▶ [CAD and scene scripts]
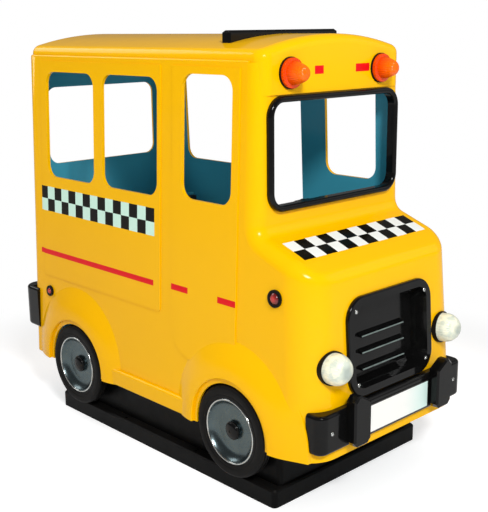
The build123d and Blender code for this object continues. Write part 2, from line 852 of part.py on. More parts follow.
with BuildPart() as steering_wheel:
    with BuildSketch(Plane(origin=steer_plane.origin, x_dir=steer_plane.x_dir,
                           z_dir=steer_plane.y_dir)):
        with Locations((steer_radius, 0)):
            RegularPolygon(steer_tube, 12)
    revolve(axis=Axis(steer_plane.origin, steer_plane.z_dir), revolution_arc=360)
    with BuildSketch(steer_plane.offset(-steer_hub_rear)):
        Circle(steer_hub)
    extrude(amount=steer_hub_rear + steer_hub_front)
    with BuildSketch(steer_plane.offset(-spoke_thick / 2)):
        with PolarLocations(0, 3, start_angle=-90):
            Rectangle(steer_radius, spoke_width, align=(Align.MIN, Align.CENTER))
    extrude(amount=spoke_thick)
    with BuildSketch(steer_plane.offset(-sleeve_end)):
        Circle(column_radius + axle_play)
    extrude(amount=sleeve_end + steer_hub_front / 2 + 1, mode=Mode.SUBTRACT)
save(steering_wheel, "steering_wheel")


def wheel_pieces(side, y):
    """Tyre, rim and hub cap of one wheel, turned about its axle."""
    section_plane = Plane(origin=(0, y, wheel_z), x_dir=(side, 0, 0), z_dir=(0, -side, 0))
    axle_line = Axis((0, y, wheel_z), (1, 0, 0))
    face_x = tyre_outer_x - rim_inset
    back_x = tyre_inner_x + rim_inset
    bowl_x = face_x - rim_dish
    with BuildPart() as tyre:
        with BuildSketch(section_plane) as section:
            with Locations((tyre_inner_x, rim_radius)):
                Rectangle(tyre_width, tyre_radius - rim_radius, align=(Align.MIN, Align.MIN))
            chamfer(section.vertices().sort_by(Axis.Y)[-2:], tyre_shoulder)
        revolve(axis=axle_line, revolution_arc=360)
    with BuildPart() as rim:
        with BuildSketch(section_plane):
            with BuildLine():
                Polyline(
                    (back_x, rim_radius),
                    (face_x, rim_radius),
                    (face_x, rim_radius - rim_lip),
                )
                ThreePointArc(
                    (face_x, rim_radius - rim_lip),
                    (bowl_x + rim_dish / 4, rim_radius - rim_dish),
                    (bowl_x, rim_radius - 2 * rim_dish),
                )
                Polyline(
                    (bowl_x, rim_radius - 2 * rim_dish),
                    (bowl_x, hub_radius),
                    (bowl_x + hub_rise, hub_radius),
                    (bowl_x + hub_rise, bore_radius + axle_play),
                    (back_x, bore_radius + axle_play),
                    (back_x, hub_radius),
                    (bowl_x - rim_thick, hub_radius),
                    (bowl_x - rim_thick, rim_radius - rim_thick),
                    (back_x, rim_radius - rim_thick),
                    (back_x, rim_radius),
                )
            make_face()
        revolve(axis=axle_line, revolution_arc=360)
    with BuildPart() as cap:
        with BuildSketch(section_plane):
            with BuildLine():
                Polyline(
                    (bowl_x + hub_rise, 0),
                    (bowl_x + hub_rise, cap_radius),
                    (bowl_x + hub_rise + cap_wall, cap_radius),
                    (bowl_x + hub_rise + cap_shoulder, cap_shoulder_radius),
                    (bowl_x + hub_rise + cap_height, cap_top_radius),
                    (bowl_x + hub_rise + cap_height, 0),
                    close=True,
                )
            make_face()
        revolve(axis=axle_line, revolution_arc=360)
    return tyre, rim, cap


for side, side_name in ((-1, "right"), (1, "left")):
    for y, end_name in ((front_axle_y, "front"), (rear_axle_y, "rear")):
        tyre, rim, cap = wheel_pieces(side, y)
        save(tyre, "tyre_" + end_name + "_" + side_name)
        save(rim, "rim_" + end_name + "_" + side_name)
        save(cap, "hub_cap_" + end_name + "_" + side_name)

# Stub axles out of the housing, each with a collar behind its wheel
axle_end = tyre_outer_x - rim_inset - rim_dish + hub_rise - 1
with BuildPart() as axles:
    for side in (-1, 1):
        for y in (front_axle_y, rear_axle_y):
            root = Plane(origin=(side * housing_half, y, wheel_z), x_dir=(0, 1, 0), z_dir=(side, 0, 0))
            with BuildSketch(root):
                Circle(bore_radius)
            extrude(amount=axle_end - housing_half)
            with BuildSketch(root):
                Circle(axle_collar)
            extrude(amount=tyre_inner_x + rim_inset - housing_half - fit_gap)
save(axles, "stub_axles")
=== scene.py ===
import json
import math

import bpy
import bmesh
from mathutils import Matrix, Vector


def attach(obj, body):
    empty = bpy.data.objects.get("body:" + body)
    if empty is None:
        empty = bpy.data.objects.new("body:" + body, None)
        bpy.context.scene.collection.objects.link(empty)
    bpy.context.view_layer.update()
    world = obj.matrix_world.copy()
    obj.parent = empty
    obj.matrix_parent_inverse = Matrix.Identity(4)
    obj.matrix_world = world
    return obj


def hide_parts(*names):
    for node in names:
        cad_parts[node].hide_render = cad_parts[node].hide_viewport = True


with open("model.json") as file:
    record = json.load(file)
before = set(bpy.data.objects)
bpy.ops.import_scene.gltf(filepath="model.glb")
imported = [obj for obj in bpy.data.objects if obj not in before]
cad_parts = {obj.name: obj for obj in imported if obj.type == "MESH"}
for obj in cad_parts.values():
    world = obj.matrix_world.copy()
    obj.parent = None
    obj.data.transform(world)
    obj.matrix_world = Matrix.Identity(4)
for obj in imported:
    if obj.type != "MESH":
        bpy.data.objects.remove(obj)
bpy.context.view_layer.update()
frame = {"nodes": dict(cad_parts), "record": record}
nodes = frame["nodes"]

# Colours, as linear values
YELLOW = (0.95, 0.50, 0.0, 1)
# Painted shade: darker yellow for the lower rear of the sides, standing in for dark reflections of the
# surroundings
SHADED_YELLOW = (0.74, 0.34, 0.0, 1)
TEAL = (0.06, 0.36, 0.48, 1)
BLACK = (0.002, 0.002, 0.002, 1)
CHECK_BLACK = (0.006, 0.005, 0.003, 1)
MINT = (0.62, 0.88, 0.74, 1)
WHITE = (0.86, 0.88, 0.84, 1)
RED = (0.74, 0.005, 0.008, 1)
CREAM = (0.88, 0.87, 0.68, 1)
LENS_GREY = (0.22, 0.28, 0.27, 1)
ORANGE = (0.95, 0.15, 0.0, 1)
DEEP_ORANGE = (0.72, 0.045, 0.0, 1)
STEEL_BLUE = (0.13, 0.17, 0.18, 1)
FLOOR = (0.80, 0.80, 0.80, 1)
NEAR_GLOW = 0.42
DIFFUSE_WORLD = (0.54, 0.54, 0.54, 1)
GLOSSY_WORLD = (0.16, 0.16, 0.16, 1)

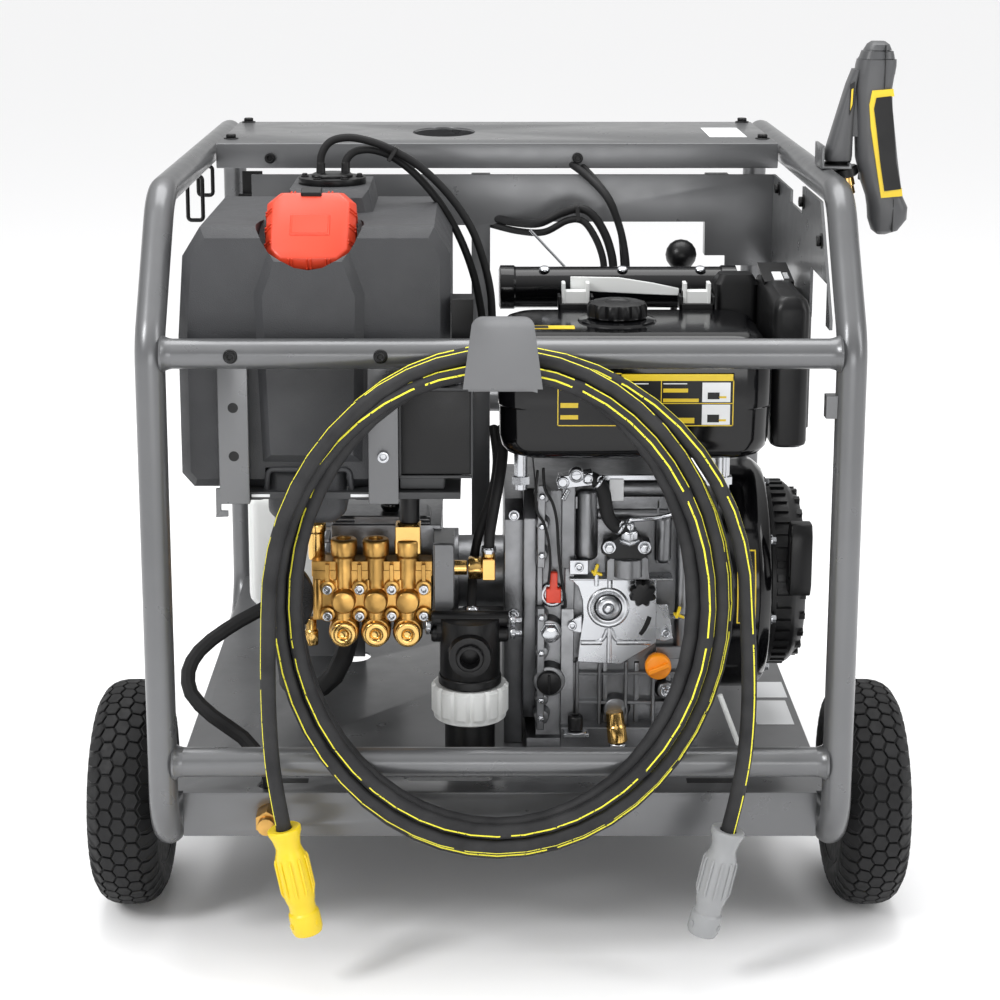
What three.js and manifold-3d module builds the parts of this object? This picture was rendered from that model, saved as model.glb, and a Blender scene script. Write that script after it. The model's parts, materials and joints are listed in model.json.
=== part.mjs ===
// A diesel pressure washer in a tubular cage frame, in millimetres, +Z up.
// X runs across the machine, and Y runs from its front, where the hose hangs, to its back.
// Inside the machine group, y is the depth behind the front tubes' centre plane.
import * as THREE from 'three';
import { mergeVertices } from 'three/addons/utils/BufferGeometryUtils.js';
import Module from 'manifold-3d';

const wasm = await Module();
wasm.setup();

// Driving dimensions
const GAP = 0.3;
const TUBE_R = 15;
const SIDE_X = 344.5;
const REAR_Y = 800;
const TOP_Z = 790;
const BOTTOM_Z = 127;
const SHOULDER_Z = 655;
const SHOULDER_Y = 105;
const BEND_R = 60;
const HOOK_FRONT_Y = -77;
const ORIGIN_Y = (HOOK_FRONT_Y + REAR_Y + TUBE_R) / 2;
const INNER_X = SIDE_X - TUBE_R;
const UPPER_CROSS_Z = 646;
const LOWER_CROSS_Z = 221;
const RAIL_INSET = 20;
const RAIL_Y = [72, 200, 640, 730];

const SHEET = 3;
const TRAY_TOP = 179;
const TRAY_BOTTOM = 131;
const TRAY_X = INNER_X - 1.5;
const FLOOR_X = 340;
const TRAY_FRONT = 20;
const TRAY_REAR = 780;

const WHEEL_R = 122;
const WHEEL_X = 400.5;
const WHEEL_Y = 163;
const WHEEL_HALF = 38;
const AXLE_R = 8;
const FOOT_Y = 600;

const CRANK_Y = 250;
const CRANK_Z = 348;

const PUMP = { left: -200, right: -70, front: 118, rear: 185.5, low: 330, high: 388 };
const BLOCK = { left: 40, right: 210, front: 140, rear: 360, low: 195, high: 470 };

const OUTLET = { x: -239, y: 42, z: 155 };

const HOSE_R = 7.75;
const COIL = { near: -57, far: -19.5 };
const COIL_OUT = { x: 2, z: 395, a: 232, b: 268 };
const COIL_IN = { x: -7, z: 402, a: 189, b: 231 };

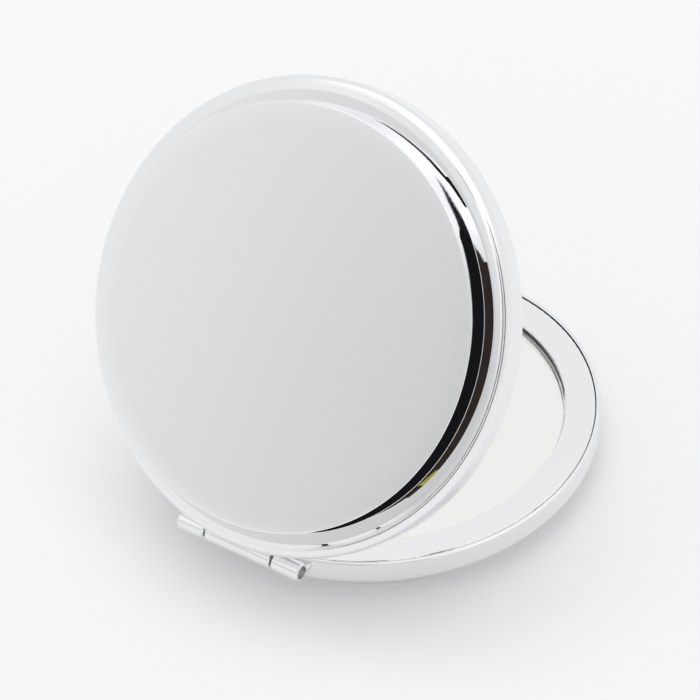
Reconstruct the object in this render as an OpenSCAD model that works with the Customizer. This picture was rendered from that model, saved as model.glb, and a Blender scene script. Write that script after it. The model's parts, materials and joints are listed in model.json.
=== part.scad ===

▶ [Your task] Begin at the line that has "for side, side_name" in the entries above; stop after the line that has "record = json.load(file)". Transcribe exactly those lines and no others.

▶ [Exercise answer]
for side, side_name in ((-1, "right"), (1, "left")):
    for y, end_name in ((front_axle_y, "front"), (rear_axle_y, "rear")):
        tyre, rim, cap = wheel_pieces(side, y)
        save(tyre, "tyre_" + end_name + "_" + side_name)
        save(rim, "rim_" + end_name + "_" + side_name)
        save(cap, "hub_cap_" + end_name + "_" + side_name)

# Stub axles out of the housing, each with a collar behind its wheel
axle_end = tyre_outer_x - rim_inset - rim_dish + hub_rise - 1
with BuildPart() as axles:
    for side in (-1, 1):
        for y in (front_axle_y, rear_axle_y):
            root = Plane(origin=(side * housing_half, y, wheel_z), x_dir=(0, 1, 0), z_dir=(side, 0, 0))
            with BuildSketch(root):
                Circle(bore_radius)
            extrude(amount=axle_end - housing_half)
            with BuildSketch(root):
                Circle(axle_collar)
            extrude(amount=tyre_inner_x + rim_inset - housing_half - fit_gap)
save(axles, "stub_axles")
=== scene.py ===
import json
import math

import bpy
import bmesh
from mathutils import Matrix, Vector


def attach(obj, body):
    empty = bpy.data.objects.get("body:" + body)
    if empty is None:
        empty = bpy.data.objects.new("body:" + body, None)
        bpy.context.scene.collection.objects.link(empty)
    bpy.context.view_layer.update()
    world = obj.matrix_world.copy()
    obj.parent = empty
    obj.matrix_parent_inverse = Matrix.Identity(4)
    obj.matrix_world = world
    return obj


def hide_parts(*names):
    for node in names:
        cad_parts[node].hide_render = cad_parts[node].hide_viewport = True


with open("model.json") as file:
    record = json.load(file)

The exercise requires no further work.